#### [WHAT YOU ARE ASKED TO DO]
Using the records below, quote only the span that opens with the line containing "const vase = new THREE.Group();" and closes with the line containing "before = set(bpy.data.objects)", exactly and inclusively.

#### [EXCERPTED DATA]
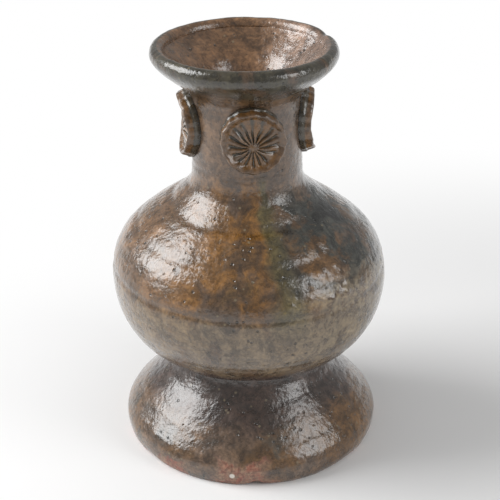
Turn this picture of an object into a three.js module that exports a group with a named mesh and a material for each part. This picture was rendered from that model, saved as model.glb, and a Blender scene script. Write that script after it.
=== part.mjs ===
// A small wheel-thrown stoneware vase: a hollow flared foot, a round body thrown as two bowls, a straight
// neck, a dished mouth with a rounded lip, and four moulded flower rosettes luted round the neck.
// Millimetres, +Z up, origin at the middle of the ring on which the foot stands, -Y towards the viewer.
import * as THREE from "three";

// Foot
const FOOT_BASE_RADIUS = 52; // outer edge of the ring that touches the table
const FOOT_EDGE_RADIUS = 53.6; // widest part of the rounded edge
const FOOT_EDGE_HEIGHT = 6.4;
const FOOT_HEIGHT = 37; // the body is luted on at this height
const FOOT_SHOULDER = 8; // length of the rounded edge's pull, upwards
const FOOT_SWEEP = 9; // length of the waist's pull, downwards
const FOOT_RING_WIDTH = 9; // width of the flat ring underneath
const FOOT_SEAT_WIDTH = 9; // width of the luted face at the waist
const WAIST_RADIUS = 31;

// Body
const BELLY_RADIUS = 56.5;
const BOWL_HEIGHT = 36.5; // from the waist to the seam at the belly
const KEEL_REACH = 16; // pull of the lower curve outwards at the waist
const KEEL_RISE = 6.5;
const BOWL_ROUND = 17.5; // pull of the lower curve below the belly
const BOWL_FLOOR = 8;
const BOWL_HOLLOW_DROP = 22; // pull of the inner curve below the belly
const BOWL_FLOOR_FLAT = 34; // pull of the inner curve along the floor
const BODY_WALL = 6;
const SHOULDER_ROUND = 16; // pull of the upper curve above the belly
const SHOULDER_HEIGHT = 30.2; // from the belly to the straight slope of the shoulder
const SHOULDER_RADIUS = 34; // radius of that slope's middle
const SHOULDER_SLOPE = THREE.MathUtils.degToRad(34.5);
const SHOULDER_PULL = 13.4; // along the slope, towards the belly
const NECK_PULL = 7; // along the slope, towards the neck
const NECK_ROOT_HEIGHT = 14.3; // from the slope's middle to the seam under the neck
const NECK_ROOT_PULL = 5.5;

// Neck and mouth
const NECK_RADIUS = 22;
const NECK_HEIGHT = 31;
const MOUTH_RADIUS = 36.6;
const MOUTH_FLARE_HEIGHT = 17.2; // from the neck to the widest part of the lip
const MOUTH_ROOT_PULL = 6.5;
const MOUTH_LIP_PULL = 5.7;
const LIP_RISE = 3.8; // from the widest part to the crest

// Rosettes
const ROSETTE_COUNT = 4;
const ROSETTE_PETALS = 16;
const ROSETTE_RADIUS = 12.5;
const ROSETTE_ABOVE_NECK_SEAM = 20.3; // from the seam under the neck to the rosettes' middle
const ROSETTE_TURN = THREE.MathUtils.degToRad(7); // the front one stands a little to the right
const ROSETTE_BED = 2.2; // thickness in the troughs between the ribs
const RIB_RELIEF = 1.2;
const BOSS_THICKNESS = 3.1;
const RIM_THICKNESS = 4.9;
const RIM_EDGE_THICKNESS = 3.2;
const SLIP_GAP = 0.3; // the slip between a rosette and the neck

// Facets
const TURN_STEPS = 48;
const CURVE_STEPS = 7;
const LIP_STEPS = 8;

const SEAM_WAIST = FOOT_HEIGHT;
const SEAM_BELLY = SEAM_WAIST + BOWL_HEIGHT;
const SHOULDER_MIDDLE = SEAM_BELLY + SHOULDER_HEIGHT;
const SEAM_NECK = SHOULDER_MIDDLE + NECK_ROOT_HEIGHT;
const SEAM_MOUTH = SEAM_NECK + NECK_HEIGHT;
const LIP_WIDEST = SEAM_MOUTH + MOUTH_FLARE_HEIGHT;

const at = (radius, height) => new THREE.Vector2(radius, height);
const cubic = (...points) => new THREE.CubicBezierCurve(...points);

// The direction in which a curve runs. It is exact at the ends, so that the luted faces come out flat.
function directionAt(curve, t) {
  if (curve.isLineCurve) return curve.v2.clone().sub(curve.v1).normalize();
  const { v0, v1, v2, v3 } = curve;
  const direction = v1.clone().sub(v0).multiplyScalar((1 - t) ** 2);
  direction.addScaledVector(v2.clone().sub(v1), 2 * t * (1 - t));
  return direction.addScaledVector(v3.clone().sub(v2), t ** 2).normalize();
}

// Points along a curve, as { point, inward }, where inward is the unit normal towards the hollow.
function sample(curve, steps = CURVE_STEPS) {
  const found = [];
  for (let i = 0; i <= steps; i++) {
    const direction = directionAt(curve, i / steps);
    found.push({ point: curve.getPoint(i / steps), inward: at(-direction.y, direction.x) });
  }
  return found;
}

// The outside of a wall, and its inside at an even thickness, walked back down.
const outside = (samples) => samples.map((s) => s.point);
const inside = (samples, wall) =>
  samples.map((s) => s.point.clone().addScaledVector(s.inward, wall)).reverse();

// Drops points that fall on the one before, so that no face is empty.
function tidy(points) {
  return points.filter((p, i) => i === 0 || p.distanceTo(points[i - 1]) > 1e-6);
}

// A body turned round Z from a closed outline that is walked up the outside and down the inside.
function thrown(points) {
  const geometry = new THREE.LatheGeometry(tidy(points), TURN_STEPS);
  return geometry.rotateX(Math.PI / 2);
}

const footOutside = cubic(
  at(FOOT_EDGE_RADIUS, FOOT_EDGE_HEIGHT),
  at(FOOT_EDGE_RADIUS, FOOT_EDGE_HEIGHT + FOOT_SHOULDER),
  at(WAIST_RADIUS, SEAM_WAIST - FOOT_SWEEP),
  at(WAIST_RADIUS, SEAM_WAIST),
);

function foot() {
  const ringInside = FOOT_BASE_RADIUS - FOOT_RING_WIDTH;
  const seatInside = WAIST_RADIUS - FOOT_SEAT_WIDTH;
  const base = at(FOOT_BASE_RADIUS, 0);
  const edge = cubic(
    base,
    at(FOOT_BASE_RADIUS + (FOOT_EDGE_RADIUS - FOOT_BASE_RADIUS) * 0.7, FOOT_EDGE_HEIGHT * 0.2),
    at(FOOT_EDGE_RADIUS, FOOT_EDGE_HEIGHT * 0.5),
    at(FOOT_EDGE_RADIUS, FOOT_EDGE_HEIGHT),
  );
  const hollow = cubic(
    at(seatInside, SEAM_WAIST),
    at(seatInside, SEAM_WAIST - FOOT_SWEEP),
    at(ringInside, FOOT_EDGE_HEIGHT + FOOT_SHOULDER),
    at(ringInside, 0),
  );
  return thrown([
    ...outside(sample(edge, 3)),
    ...outside(sample(footOutside, 10)),
    ...outside(sample(hollow)),
    base,
  ]);
}

function bowl() {
  const floor = SEAM_WAIST + BOWL_FLOOR;
  const innerRadius = BELLY_RADIUS - BODY_WALL;
  const outer = cubic(
    at(WAIST_RADIUS, SEAM_WAIST),
    at(WAIST_RADIUS + KEEL_REACH, SEAM_WAIST + KEEL_RISE),
    at(BELLY_RADIUS, SEAM_BELLY - BOWL_ROUND),
    at(BELLY_RADIUS, SEAM_BELLY),
  );
  const inner = cubic(
    at(innerRadius, SEAM_BELLY),
    at(innerRadius, SEAM_BELLY - BOWL_HOLLOW_DROP),
    at(BOWL_FLOOR_FLAT, floor),
    at(0, floor),
  );
  return thrown([at(0, SEAM_WAIST), ...outside(sample(outer, 10)), ...outside(sample(inner))]);
}

function shoulder() {
  const slope = at(Math.cos(SHOULDER_SLOPE), -Math.sin(SHOULDER_SLOPE));
  const middle = at(SHOULDER_RADIUS, SHOULDER_MIDDLE);
  const lower = cubic(
    at(BELLY_RADIUS, SEAM_BELLY),
    at(BELLY_RADIUS, SEAM_BELLY + SHOULDER_ROUND),
    middle.clone().addScaledVector(slope, SHOULDER_PULL),
    middle,
  );
  const upper = cubic(
    middle,
    middle.clone().addScaledVector(slope, -NECK_PULL),
    at(NECK_RADIUS, SEAM_NECK - NECK_ROOT_PULL),
    at(NECK_RADIUS, SEAM_NECK),
  );
  const wall = [...sample(lower), ...sample(upper).slice(1)];
  return thrown([...outside(wall), ...inside(wall, BODY_WALL), at(BELLY_RADIUS, SEAM_BELLY)]);
}

function neck() {
  const wall = sample(new THREE.LineCurve(at(NECK_RADIUS, SEAM_NECK), at(NECK_RADIUS, SEAM_MOUTH)), 4);
  return thrown([...outside(wall), ...inside(wall, BODY_WALL), at(NECK_RADIUS, SEAM_NECK)]);
}

const mouthOutside = cubic(
  at(NECK_RADIUS, SEAM_MOUTH),
  at(NECK_RADIUS, SEAM_MOUTH + MOUTH_ROOT_PULL),
  at(MOUTH_RADIUS, LIP_WIDEST - MOUTH_LIP_PULL),
  at(MOUTH_RADIUS, LIP_WIDEST),
);

function mouth() {
  const wall = sample(mouthOutside);
  const lip = [];
  for (let i = 1; i < LIP_STEPS; i++) {
    const turn = (Math.PI * i) / LIP_STEPS;
    const middle = MOUTH_RADIUS - BODY_WALL / 2;
    lip.push(at(middle + (BODY_WALL / 2) * Math.cos(turn), LIP_WIDEST + LIP_RISE * Math.sin(turn)));
  }
  return thrown([...outside(wall), ...lip, ...inside(wall, BODY_WALL), at(NECK_RADIUS, SEAM_MOUTH)]);
}

// The radius of the neck and of the mouth's flare at a height, which the rosettes are pressed on to.
function neckRadiusAt(height) {
  if (height <= SEAM_MOUTH) return NECK_RADIUS;
  const points = mouthOutside.getPoints(4 * CURVE_STEPS);
  const next = points.findIndex((p) => p.y >= height);
  if (next < 1) return points[points.length - 1].x;
  const share = (height - points[next - 1].y) / (points[next].y - points[next - 1].y);
  return THREE.MathUtils.lerp(points[next - 1].x, points[next].x, share);
}

// A moulded disc with a raised rim, a boss and ribs between the petals, bent round the neck at an azimuth.
// Each ring of points is [share of the radius, thickness on a rib, thickness in a trough].
function rosette(azimuth) {
  const rib = ROSETTE_BED + RIB_RELIEF;
  const face = [
    [0.15, BOSS_THICKNESS, BOSS_THICKNESS],
    [0.28, rib, ROSETTE_BED],
    [0.55, rib, ROSETTE_BED],
    [0.8, rib + 0.4, ROSETTE_BED + 0.4],
    [0.91, RIM_THICKNESS, RIM_THICKNESS],
    [1, RIM_EDGE_THICKNESS, RIM_EDGE_THICKNESS],
  ];
  const back = [1, 0.66, 0.33].map((share) => [share, 0, 0]);
  const rings = [...face, ...back];
  const steps = 2 * ROSETTE_PETALS;
  const middleHeight = SEAM_NECK + ROSETTE_ABOVE_NECK_SEAM;
  const bendRadius = NECK_RADIUS + SLIP_GAP + ROSETTE_BED;

  const place = (share, turn, thickness) => {
    const height = middleHeight + share * ROSETTE_RADIUS * Math.sin(turn);
    const angle = azimuth + (share * ROSETTE_RADIUS * Math.cos(turn)) / bendRadius;
    const radius = neckRadiusAt(height) + SLIP_GAP + thickness;
    return [radius * Math.sin(angle), -radius * Math.cos(angle), height];
  };

  const positions = [place(0, 0, BOSS_THICKNESS)];
  for (const [share, onRib, inTrough] of rings) {
    for (let i = 0; i < steps; i++) {
      positions.push(place(share, (2 * Math.PI * i) / steps, i % 2 ? inTrough : onRib));
    }
  }
  positions.push(place(0, 0, 0));

  const faces = [];
  const last = positions.length - 1;
  const point = (ring, i) => 1 + ring * steps + (i % steps);
  for (let i = 0; i < steps; i++) {
    faces.push(0, point(0, i), point(0, i + 1));
    for (let ring = 0; ring < rings.length - 1; ring++) {
      faces.push(point(ring, i), point(ring + 1, i), point(ring + 1, i + 1));
      faces.push(point(ring, i), point(ring + 1, i + 1), point(ring, i + 1));
    }
    faces.push(point(rings.length - 1, i), last, point(rings.length - 1, i + 1));
  }
  const geometry = new THREE.BufferGeometry();
  geometry.setAttribute("position", new THREE.Float32BufferAttribute(positions.flat(), 3));
  geometry.setIndex(faces);
  return geometry;
}

const glaze = (color, roughness) => new THREE.MeshStandardMaterial({ color, roughness, metalness: 0 });
const brownGlaze = glaze(0x5a4630, 0.3);
const purpleBrownGlaze = glaze(0x4c3f38, 0.32);
const darkGreenGlaze = glaze(0x3f3d2b, 0.22);
const amberGlaze = glaze(0x5c4022, 0.28);

function piece(name, geometry, material) {
  const mesh = new THREE.Mesh(geometry, material);
  mesh.name = name;
  return mesh;
}

const vase = new THREE.Group();
vase.add(
  piece("foot", foot(), purpleBrownGlaze),
  piece("lower_bowl", bowl(), brownGlaze),
  piece("shoulder", shoulder(), brownGlaze),
  piece("neck", neck(), purpleBrownGlaze),
  piece("mouth", mouth(), darkGreenGlaze),
);

const rosetteNames = ["front", "right", "back", "left"];
for (let i = 0; i < ROSETTE_COUNT; i++) {
  const azimuth = ROSETTE_TURN + (2 * Math.PI * i) / ROSETTE_COUNT;
  vase.add(piece(`rosette_${rosetteNames[i] ?? i + 1}`, rosette(azimuth), amberGlaze));
}

export default vase;
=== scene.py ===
"""A small stoneware vase in a mottled brown glaze, standing on a white table.

Metres in the scene, millimetres in the outline, +Z up, -Y towards the viewer. A turn is an angle round the
axis, from 0 at the front towards the right. The five thrown pieces are cut from one skin, so that their
outlines meet at the luted seams.
"""

import itertools
import math
from types import SimpleNamespace

import bpy
import numpy as np
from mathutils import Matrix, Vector


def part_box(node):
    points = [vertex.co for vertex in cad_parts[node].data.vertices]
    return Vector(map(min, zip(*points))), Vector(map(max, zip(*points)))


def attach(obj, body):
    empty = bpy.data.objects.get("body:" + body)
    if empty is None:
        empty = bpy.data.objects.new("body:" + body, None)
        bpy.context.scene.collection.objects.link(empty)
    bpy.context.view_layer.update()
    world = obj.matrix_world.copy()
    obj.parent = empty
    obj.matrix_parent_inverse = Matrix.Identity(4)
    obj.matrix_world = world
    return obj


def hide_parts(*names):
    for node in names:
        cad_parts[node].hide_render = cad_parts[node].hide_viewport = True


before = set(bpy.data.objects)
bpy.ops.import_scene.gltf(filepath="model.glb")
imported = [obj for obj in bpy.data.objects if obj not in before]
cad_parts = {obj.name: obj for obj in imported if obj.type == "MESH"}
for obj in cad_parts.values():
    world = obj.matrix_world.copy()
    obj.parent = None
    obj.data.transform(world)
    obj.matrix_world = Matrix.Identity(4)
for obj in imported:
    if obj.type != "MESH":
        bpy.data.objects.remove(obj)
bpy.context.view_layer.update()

MM = 0.001


def top(node):
    """The height of a node's top, in millimetres."""
    return round(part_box(node)[1].z / MM, 1)


def widest(node):
    """The largest radius of a turned node, in millimetres."""
    return round(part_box(node)[1].x / MM, 1)


def middle_height(node):
    """The height of a node's middle, in millimetres."""
    low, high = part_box(node)
    return round((low.z + high.z) / 2 / MM, 1)


# Room left for the lumps of the glaze where the vase is widest and highest, millimetres
GLAZE_ROOM = 0.3

# Seams and heights, millimetres
SEAM_WAIST = top("foot")
SEAM_BELLY = top("lower_bowl")
SHOULDER_MIDDLE = SEAM_BELLY + 30.2  # middle of the straight slope
SEAM_NECK = top("shoulder")
SEAM_MOUTH = top("neck")
LIP_WIDEST = SEAM_MOUTH + 17.2
HEIGHT = top("mouth") - GLAZE_ROOM

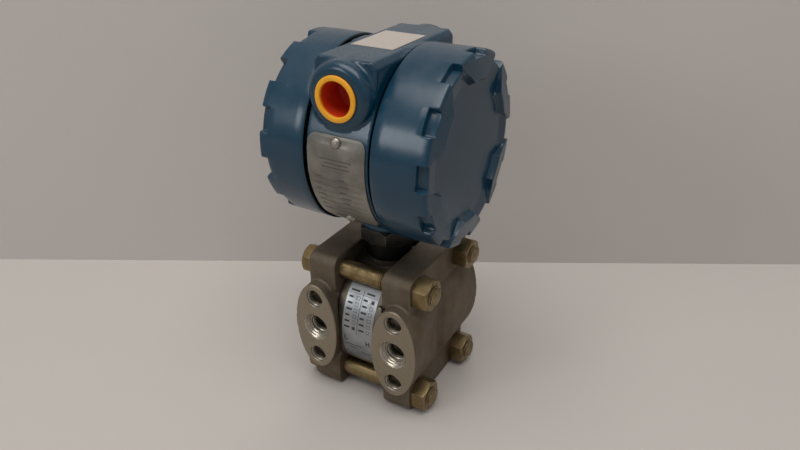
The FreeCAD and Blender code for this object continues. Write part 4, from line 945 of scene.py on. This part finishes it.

#### [FINAL ANSWER]
const vase = new THREE.Group();
vase.add(
  piece("foot", foot(), purpleBrownGlaze),
  piece("lower_bowl", bowl(), brownGlaze),
  piece("shoulder", shoulder(), brownGlaze),
  piece("neck", neck(), purpleBrownGlaze),
  piece("mouth", mouth(), darkGreenGlaze),
);

const rosetteNames = ["front", "right", "back", "left"];
for (let i = 0; i < ROSETTE_COUNT; i++) {
  const azimuth = ROSETTE_TURN + (2 * Math.PI * i) / ROSETTE_COUNT;
  vase.add(piece(`rosette_${rosetteNames[i] ?? i + 1}`, rosette(azimuth), amberGlaze));
}

export default vase;
=== scene.py ===
"""A small stoneware vase in a mottled brown glaze, standing on a white table.

Metres in the scene, millimetres in the outline, +Z up, -Y towards the viewer. A turn is an angle round the
axis, from 0 at the front towards the right. The five thrown pieces are cut from one skin, so that their
outlines meet at the luted seams.
"""

import itertools
import math
from types import SimpleNamespace

import bpy
import numpy as np
from mathutils import Matrix, Vector


def part_box(node):
    points = [vertex.co for vertex in cad_parts[node].data.vertices]
    return Vector(map(min, zip(*points))), Vector(map(max, zip(*points)))


def attach(obj, body):
    empty = bpy.data.objects.get("body:" + body)
    if empty is None:
        empty = bpy.data.objects.new("body:" + body, None)
        bpy.context.scene.collection.objects.link(empty)
    bpy.context.view_layer.update()
    world = obj.matrix_world.copy()
    obj.parent = empty
    obj.matrix_parent_inverse = Matrix.Identity(4)
    obj.matrix_world = world
    return obj


def hide_parts(*names):
    for node in names:
        cad_parts[node].hide_render = cad_parts[node].hide_viewport = True


before = set(bpy.data.objects)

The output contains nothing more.